IMO I have think there reasons for success differ whether we are talking about the college for pro level.

At the college level Michigan had two major advantages:

1:) Jimmies and Joes. They had probably three of the top 25 DTs on the same team, two lockdown corners and loads of da 2 to early day three guys. Grant, Johnson and Graham might all be top 20 picks next year. Given the regular season schedule the talent gap was rather huge but even against the best teams there were certain position groups that they had definitive advantage at.

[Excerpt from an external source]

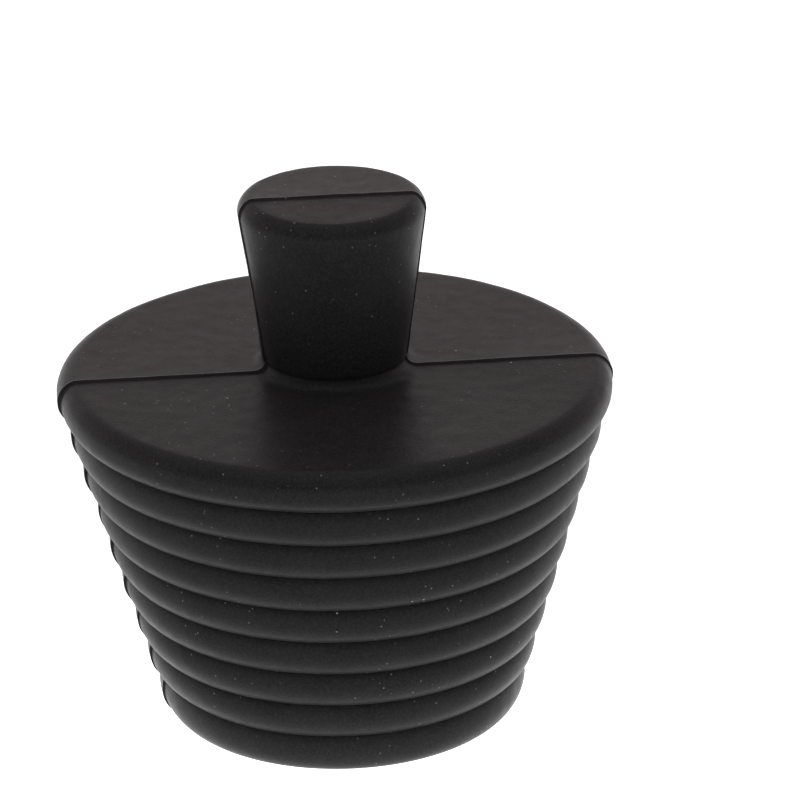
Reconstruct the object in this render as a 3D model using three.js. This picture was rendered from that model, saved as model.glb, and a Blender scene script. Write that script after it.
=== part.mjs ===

2:) I do think they disguise coverages and pressures at level of proficiency and complexity level usually preserved for the NFL. I commented before the game that if Penix has a weakness it’s struggling with processing and anticipation. Surely enough he wasn’t able to handle that aspect. I do think that their pressure packages also often had down and distance given their run defense as well as a schematic advantage of having two corners in which you are absolutely fine leaving them on islands. If it becomes a 9 on 9 contest it’s significantly easier

To me the situation was a bit different in Baltimore.

While they did have a slight Jimmies and Joes advantage I think it likely had more to do with game script than anything else. McDonald does call a good game and they have shown unusual personnel quirks to lean into (two big fast corners, exceptional range at LBer, high end safety play one of whom is a bit of a unicorn in terms of versatility).

But the big difference with Baltimore and Michigan was the run defense. Michigan could reliably play one handed bc of that run D. Baltimore could be run at. They were 20th in yard per carry allowed. But once Lamar and the offense took off teams couldn’t stay in it long enough to take advantage.

Personally I don’t find Michigan or Baltimore’s defense as anything fundamentally different on the NFL level. On the college level I do think the complexity was a bit rare. College DC’s seem to prefer the see ball, hit ball approach.

Wink to Michigan as DC? That could be fun.

I never would have thought that one was possible, but it sounds like it is very real depending on what Cullen does.